Intanto una grammatica normativa italiana non esiste(!) e, come dimostra Sgroi nel suo intervento, grammatici e lessicografi hanno spesso idee su cose sia "corretto" o meno in italiano.
Seconda cosa: le regolette ortografiche delle maestre non sono fonte di autorità grammaticale. Sgroi ha ampiamente argomentato in libri ed articoli i motivi per cui "qual'è" scritto con apostrofo è grafia più corretta e coerente sia con la pronuncia che con la constatazione che QUAL non è più parola usata produttivamente in italiano. In breve, se "quale è" è corretto, ne segue la correttezza di "qual'è". L'elisione è regola generale dell'italiano.
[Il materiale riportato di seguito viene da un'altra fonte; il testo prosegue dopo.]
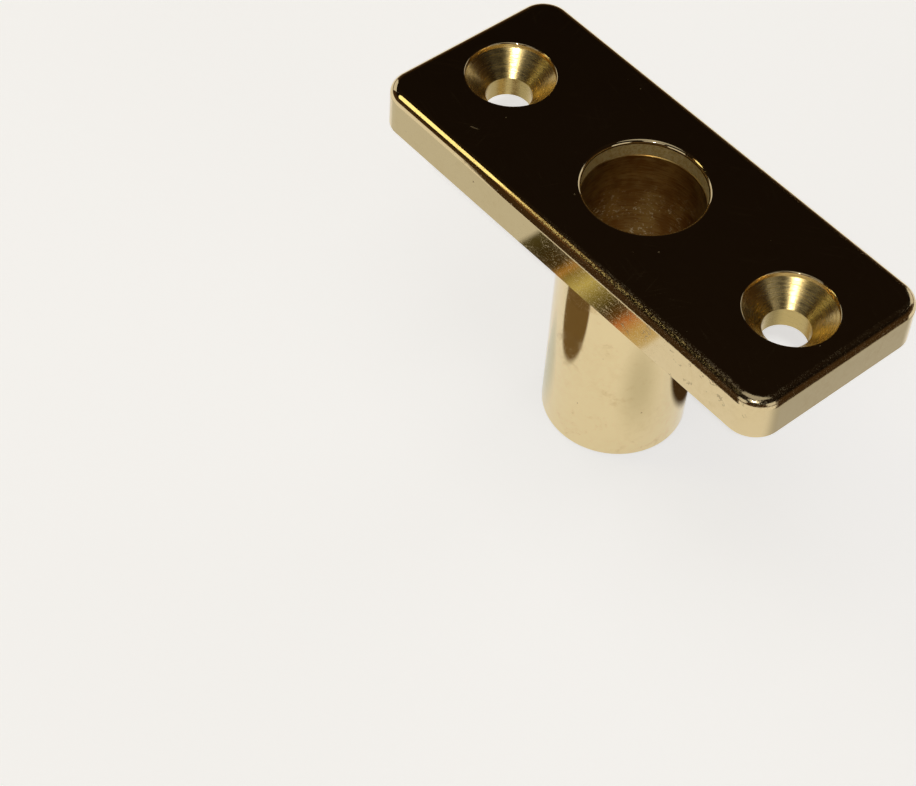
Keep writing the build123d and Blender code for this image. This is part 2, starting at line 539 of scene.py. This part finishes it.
def make_world():
    """Pale behind the object, dim for everything else: the brass mirrors a dark room with soft lights."""
    world = bpy.data.worlds.new("studio")
    world.use_nodes = True
    tree = world.node_tree
    back = tree.nodes["Background"]
    place = tree.nodes.new("ShaderNodeTexCoord")
    split = tree.nodes.new("ShaderNodeSeparateXYZ")
    ramp = tree.nodes.new("ShaderNodeValToRGB")
    seen = tree.nodes.new("ShaderNodeLightPath")
    mix = tree.nodes.new("ShaderNodeMix")
    mix.data_type = "RGBA"
    stops = ramp.color_ramp.elements
    stops[0].position, stops[0].color = 0.25, (0.060, 0.032, 0.013, 1)
    stops[1].position, stops[1].color = 0.60, (0.006, 0.004, 0.003, 1)
    top = stops.new(1.0)
    top.color = (0.020, 0.012, 0.007, 1)
    tree.links.new(place.outputs["Generated"], split.inputs[0])
    tree.links.new(split.outputs["Z"], ramp.inputs[0])
    tree.links.new(ramp.outputs["Color"], mix.inputs[6])
    mix.inputs[7].default_value = (0.80, 0.79, 0.78, 1)
    tree.links.new(seen.outputs["Is Camera Ray"], mix.inputs[0])
    tree.links.new(mix.outputs[2], back.inputs["Color"])
    bpy.context.scene.world = world


def reflected_only(thing):
    """Leaves a prop in mirror reflections, and out of everything else."""
    thing.visible_camera = False
    thing.visible_diffuse = False
    thing.visible_shadow = False
    thing.visible_transmission = False


def glow(name, colour, centre, half, soft, rounded=False):
    """A faintly glowing material for the cards, which fades out towards the card's edge.

    colour is one colour, or (share of the way along X, colour) stops. centre and half are (x, y, z) in mm:
    the card's middle, and half its size, with 0 along an axis that the fade leaves alone. soft is the share
    of half that the fade takes. rounded fades over an ellipse in place of a rectangle."""
    material = bpy.data.materials.new(name)
    material.use_nodes = True
    tree = material.node_tree
    tree.nodes.remove(tree.nodes["Principled BSDF"])

    def node(kind, output=0, **settings):
        made = tree.nodes.new(kind)
        for setting, value in settings.items():
            setattr(made, setting, value)
        return made, made.outputs[output]

    place = tree.nodes.new("ShaderNodeTexCoord").outputs["Object"]
    scale = [1 / (size * MM) if size else 0.0 for size in half]
    shares, spot = node("ShaderNodeVectorMath", operation="MULTIPLY_ADD")
    shares.inputs[1].default_value = scale
    shares.inputs[2].default_value = [-middle * MM * factor for middle, factor in zip(centre, scale)]
    tree.links.new(place, shares.inputs[0])

    if rounded:
        reach, away = node("ShaderNodeVectorMath", output=1, operation="LENGTH")
        tree.links.new(spot, reach.inputs[0])
    else:
        positive, sides = node("ShaderNodeVectorMath", operation="ABSOLUTE")
        tree.links.new(spot, positive.inputs[0])
        split = tree.nodes.new("ShaderNodeSeparateXYZ")
        tree.links.new(sides, split.inputs[0])
        away = split.outputs["X"]
        for axis in ("Y", "Z"):
            larger, result = node("ShaderNodeMath", operation="MAXIMUM")
            tree.links.new(away, larger.inputs[0])
            tree.links.new(split.outputs[axis], larger.inputs[1])
            away = result
    fade, strength = node("ShaderNodeMapRange", interpolation_type="SMOOTHSTEP")
    limits = {"From Min": 1.0 - soft, "From Max": 1.0, "To Min": 1.0, "To Max": 0.0}
    for socket, value in limits.items():
        fade.inputs[socket].default_value = value
    tree.links.new(away, fade.inputs["Value"])

    lit = tree.nodes.new("ShaderNodeEmission")
    if isinstance(colour[0], float):
        lit.inputs["Color"].default_value = (*colour, 1)
    else:
        along = tree.nodes.new("ShaderNodeSeparateXYZ")
        way, share = node("ShaderNodeMapRange")
        way.inputs["From Min"].default_value = -1.0
        ramp = tree.nodes.new("ShaderNodeValToRGB")
        elements = ramp.color_ramp.elements
        elements.remove(elements[1])
        for i, (position, stop_colour) in enumerate(colour):
            stop = elements[0] if i == 0 else elements.new(position)
            stop.position, stop.color = position, (*stop_colour, 1)
        tree.links.new(spot, along.inputs[0])
        tree.links.new(along.outputs["X"], way.inputs["Value"])
        tree.links.new(share, ramp.inputs[0])
        tree.links.new(ramp.outputs["Color"], lit.inputs["Color"])

    mix = tree.nodes.new("ShaderNodeMixShader")
    tree.links.new(strength, mix.inputs[0])
    tree.links.new(tree.nodes.new("ShaderNodeBsdfTransparent").outputs[0], mix.inputs[1])
    tree.links.new(lit.outputs[0], mix.inputs[2])
    tree.links.new(mix.outputs[0], tree.nodes["Material Output"].inputs["Surface"])
    return material


def card(name, corners, material):
    """A flat card, given by its corners in mm, that only shows in reflections."""
    mesh = bpy.data.meshes.new(name)
    mesh.from_pydata([Vector(corner) * MM for corner in corners], [], [range(len(corners))])
    mesh.materials.append(material)
    thing = bpy.data.objects.new(name, mesh)
    bpy.context.scene.collection.objects.link(thing)
    reflected_only(thing)


def floor_card(name, centre, half, colour, soft, lift, cut=0.0, rounded=True):
    """A card on the floor. In mm, lift is its height over the floor, and cut is left off its -Y side."""
    (cx, cy), (hx, hy), z = centre, half, FLOOR_Z / MM + lift
    low = cy - hy + cut
    corners = [(cx - hx, low, z), (cx + hx, low, z), (cx + hx, cy + hy, z), (cx - hx, cy + hy, z)]
    card(name, corners, glow(name, colour, (cx, cy, z), (hx, hy, 0), soft, rounded))


def standing_card(name, centre, half, colour, soft):
    """An upright card. half is 0 across it."""
    (cx, cy, cz), (hx, hy, hz) = centre, half
    corners = [(cx - hx, cy - hy, cz - hz), (cx + hx, cy + hy, cz - hz)]
    corners += [(x, y, cz + hz) for x, y, _ in reversed(corners)]
    card(name, corners, glow(name, colour, centre, half, soft))


def make_cards():
    """Painted shadows and painted shade on the floor, a painted reflection of a neighbouring brass part,
    and dark cards standing on the floor: seen only in reflections, they give the mirror faces their
    contrast.
    """
    dark = (0.05, 0.027, 0.011)
    # Painted reflection: the warm card's glowing bands of gold, orange and dark brown on the floor stand
    # for a neighbouring brass part mirrored in the plate's -Y side.
    warm = (
        (0.00, (0.10, 0.085, 0.030)),
        (0.14, (0.05, 0.037, 0.012)),
        (0.27, (0.07, 0.045, 0.016)),
        (0.33, (0.48, 0.26, 0.06)),
        (0.37, (0.28, 0.21, 0.055)),
        (0.47, (0.62, 0.55, 0.20)),
        (0.57, (0.24, 0.20, 0.06)),
        (0.66, (0.07, 0.05, 0.014)),
        (0.73, (0.13, 0.065, 0.018)),
        (0.79, (0.58, 0.22, 0.07)),
        (0.87, (0.64, 0.46, 0.19)),
        (1.00, (0.70, 0.58, 0.33)),
    )
    # Dark cards, seen only in reflections: painted dark reflections on the plate's -Y side and +X end.
    standing_card("front_card", (-9.5, -51, -8), (30, 0, 21), dark, 0.12)
    standing_card("end_card", (68, 23, -8), (0, 24, 21), dark, 0.12)
    floor_card("painted_reflection_card", (-14, -32.8), (11.0, 2.3), warm, 0.10, lift=0.2, rounded=False)
    # Painted shadows and painted shade on the floor, seen only in reflections: front_shade is a
    # neighbouring part's shadow and back_shade the plate's shadow behind the barrel. The paler cards after
    # them darken the floor that the sides and the barrel mirror.
    floor_card("front_shade", (-13, -24), (10.7, 10.9), (0.17, 0.11, 0.045), 0.14, lift=0.2, cut=5.2)
    floor_card("back_shade", (10.5, 9.4), (8.8, 4.4), dark, 0.40, lift=0.25)
    floor_card("end_shade", (57, 28), (33, 42), (0.50, 0.49, 0.46), 0.60, lift=0.1, rounded=False)
    floor_card("left_shade", (-46, -31), (34, 19), (0.66, 0.65, 0.60), 0.44, lift=0.05, rounded=False)
    floor_card("shade_right_of_barrel", (17, -6), (9, 10), (0.66, 0.64, 0.58), 0.90, lift=0.15)
    floor_card("shade_left_of_barrel", (-11.5, -6.5), (8.5, 4.5), (0.66, 0.69, 0.68), 0.70, lift=0.15)


# The camera looks at this point, in mm, from this direction, turned about its line of sight
CAMERA_AIM = (5.917, -29.247, 0.0)
CAMERA_AZIMUTH, CAMERA_ELEVATION, CAMERA_ROLL = -43.2055, 50.292, 4.165
CAMERA_DISTANCE = 223.158 * MM
CAMERA_LENS, CAMERA_SENSOR = 91.85, 36.0


def make_camera():
    aim = Vector(CAMERA_AIM) * MM
    back = direction(CAMERA_AZIMUTH, CAMERA_ELEVATION)
    roll = math.radians(CAMERA_ROLL)
    level = Vector((0, 0, 1)).cross(back).normalized()
    right = level * math.cos(roll) + back.cross(level) * math.sin(roll)
    up = back.cross(right)
    data = bpy.data.cameras.new("camera")
    data.sensor_width = CAMERA_SENSOR
    data.lens = CAMERA_LENS
    data.clip_start = 0.01
    data.clip_end = 20.0
    camera = bpy.data.objects.new("camera", data)
    turn = Matrix((right, up, back)).transposed().to_4x4()
    camera.matrix_world = Matrix.Translation(aim + back * CAMERA_DISTANCE) @ turn
    bpy.context.scene.collection.objects.link(camera)
    bpy.context.scene.camera = camera


# ---------------------------------------------------------------- the scene

BRIGHT_CUT = ((0.74, 0.56, 0.24, 1), (0.56, 0.40, 0.14, 1))
DULL_CUT = ((0.30, 0.155, 0.032, 1), (0.52, 0.36, 0.12, 1))
SLOTS = {
    "polished_plate": brass(
        "polished_plate_brass", bright=(0.73, 0.59, 0.34, 1), tarnished=(0.60, 0.45, 0.22, 1),
        cut=BRIGHT_CUT, cut_roughness=(0.20, 0.29), stained=0.10,
    ),
    "polished_barrel": brass(
        "polished_barrel_brass", bright=(0.80, 0.65, 0.37, 1), tarnished=(0.66, 0.50, 0.26, 1),
        cut=DULL_CUT, cut_roughness=(0.30, 0.50), stained=1.0,
    ),
    "braze_alloy": braze_alloy("braze_alloy_satin"),
}

PIECES = (
    (make_plate(), "deck_plate", "polished_plate"),
    (make_barrel(), "barrel", "polished_barrel"),
    (make_braze(), "braze_ring", "braze_alloy"),
)
for piece, node, slot in PIECES:
    piece.data.materials.append(SLOTS[slot])
    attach(piece, "root")
    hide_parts(node)

make_camera()
make_floor()
make_world()
make_cards()

# Key light near the camera, a warm panel high on the left, and low softboxes with dark gaps between
sun("key", -53, 50, 2, 0.6)
softbox("key_glow", -53, 50, 26, 26, 0.5)
softbox("key_core", -53, 50, 10, 10, 2.4, rounded=True)
softbox("left_panel", 215, 44.5, 12, 32, 1.7, (1.0, 0.93, 0.50), roll=41, rounded=True)
softbox("left_glow", 226, 44, 3, 44, 0.16, (1.0, 0.45, 0.13), roll=34)
softbox("zenith", 0, 90, 36, 36, 0.45)
for azimuth in (90, 180, -90, 0):
    softbox(f"low_{azimuth}", azimuth, 20, 28, 26, 0.7)

scene = bpy.context.scene
scene.view_settings.view_transform = "Standard"
scene.cycles.caustics_reflective = False
scene.cycles.caustics_refractive = False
I grammatici che prescrivono il "qual è" sono costretti ad affermare che "quale è" sia errato, ma questo non è più vero (se mai lo è stato).
Come Sgroi suggerisce "qual'è" ( e "pò" se è per quello), Luca Serianni e altri suggeriscono di scrivere "sé stesso", ma anche quella grafia va contro le (pseudo)regolette delle maestre che l'anonimo crede fonte universale di ortodossia linguistica! E allora come la mettiamo?
La lingua evolve e i linguisti non possono fare altro che prenderne atto. E questo non lo dico io, lo dicono la Crusca e tutti i linguisti in coro.